- Aim -
Copy every line of the following data that includes the string "bodies".

════

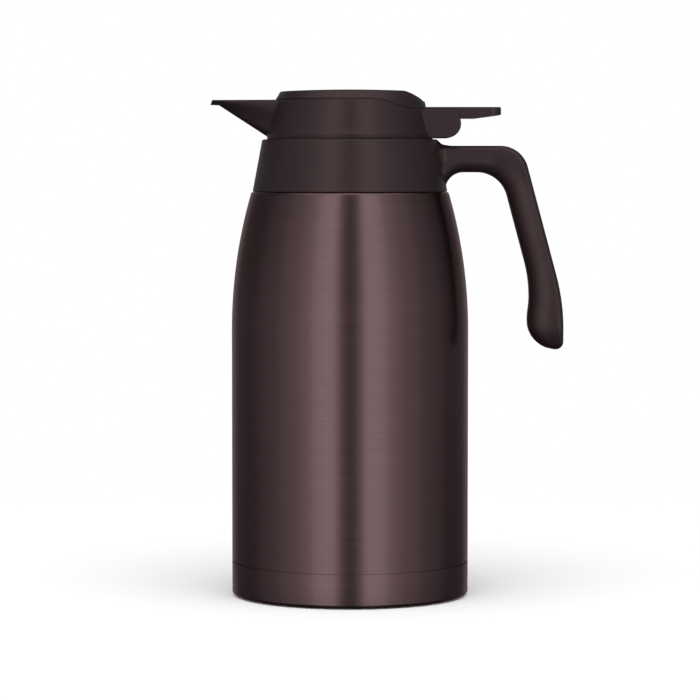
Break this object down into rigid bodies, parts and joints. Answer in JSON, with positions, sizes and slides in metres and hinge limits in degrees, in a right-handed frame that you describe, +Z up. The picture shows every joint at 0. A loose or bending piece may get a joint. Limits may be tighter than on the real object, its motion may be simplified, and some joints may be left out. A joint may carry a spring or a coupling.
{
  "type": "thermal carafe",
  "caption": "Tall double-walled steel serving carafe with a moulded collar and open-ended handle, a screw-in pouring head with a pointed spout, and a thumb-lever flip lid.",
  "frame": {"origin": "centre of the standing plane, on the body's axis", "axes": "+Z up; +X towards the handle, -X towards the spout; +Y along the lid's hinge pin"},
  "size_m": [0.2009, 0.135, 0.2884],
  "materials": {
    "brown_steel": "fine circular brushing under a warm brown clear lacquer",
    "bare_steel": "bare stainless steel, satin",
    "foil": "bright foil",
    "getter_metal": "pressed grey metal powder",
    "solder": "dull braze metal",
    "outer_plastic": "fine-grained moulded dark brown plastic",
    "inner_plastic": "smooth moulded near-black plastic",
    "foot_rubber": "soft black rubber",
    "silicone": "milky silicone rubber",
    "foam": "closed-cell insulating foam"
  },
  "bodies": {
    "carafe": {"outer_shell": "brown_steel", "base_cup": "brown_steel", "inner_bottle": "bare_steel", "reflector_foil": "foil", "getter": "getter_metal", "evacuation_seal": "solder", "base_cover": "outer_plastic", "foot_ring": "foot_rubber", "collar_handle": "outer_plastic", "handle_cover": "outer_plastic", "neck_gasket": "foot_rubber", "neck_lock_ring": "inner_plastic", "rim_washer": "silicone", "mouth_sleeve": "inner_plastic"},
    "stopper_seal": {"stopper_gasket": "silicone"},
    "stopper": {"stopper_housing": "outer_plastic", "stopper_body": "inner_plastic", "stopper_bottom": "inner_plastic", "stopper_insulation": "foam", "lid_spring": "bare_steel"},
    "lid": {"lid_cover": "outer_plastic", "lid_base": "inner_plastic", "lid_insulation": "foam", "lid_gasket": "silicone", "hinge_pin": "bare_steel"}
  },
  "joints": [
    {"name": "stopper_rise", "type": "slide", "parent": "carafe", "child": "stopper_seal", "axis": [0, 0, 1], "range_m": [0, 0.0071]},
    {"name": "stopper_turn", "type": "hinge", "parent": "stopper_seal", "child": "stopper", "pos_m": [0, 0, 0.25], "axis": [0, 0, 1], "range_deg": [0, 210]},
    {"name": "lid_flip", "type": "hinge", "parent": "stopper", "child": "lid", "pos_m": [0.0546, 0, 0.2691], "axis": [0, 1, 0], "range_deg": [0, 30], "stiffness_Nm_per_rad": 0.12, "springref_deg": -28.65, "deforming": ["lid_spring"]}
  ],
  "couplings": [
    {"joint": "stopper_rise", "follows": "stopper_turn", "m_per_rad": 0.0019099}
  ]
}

════

- Full solution -
Break this object down into rigid bodies, parts and joints. Answer in JSON, with positions, sizes and slides in metres and hinge limits in degrees, in a right-handed frame that you describe, +Z up. The picture shows every joint at 0. A loose or bending piece may get a joint. Limits may be tighter than on the real object, its motion may be simplified, and some joints may be left out. A joint may carry a spring or a coupling.
  "bodies": {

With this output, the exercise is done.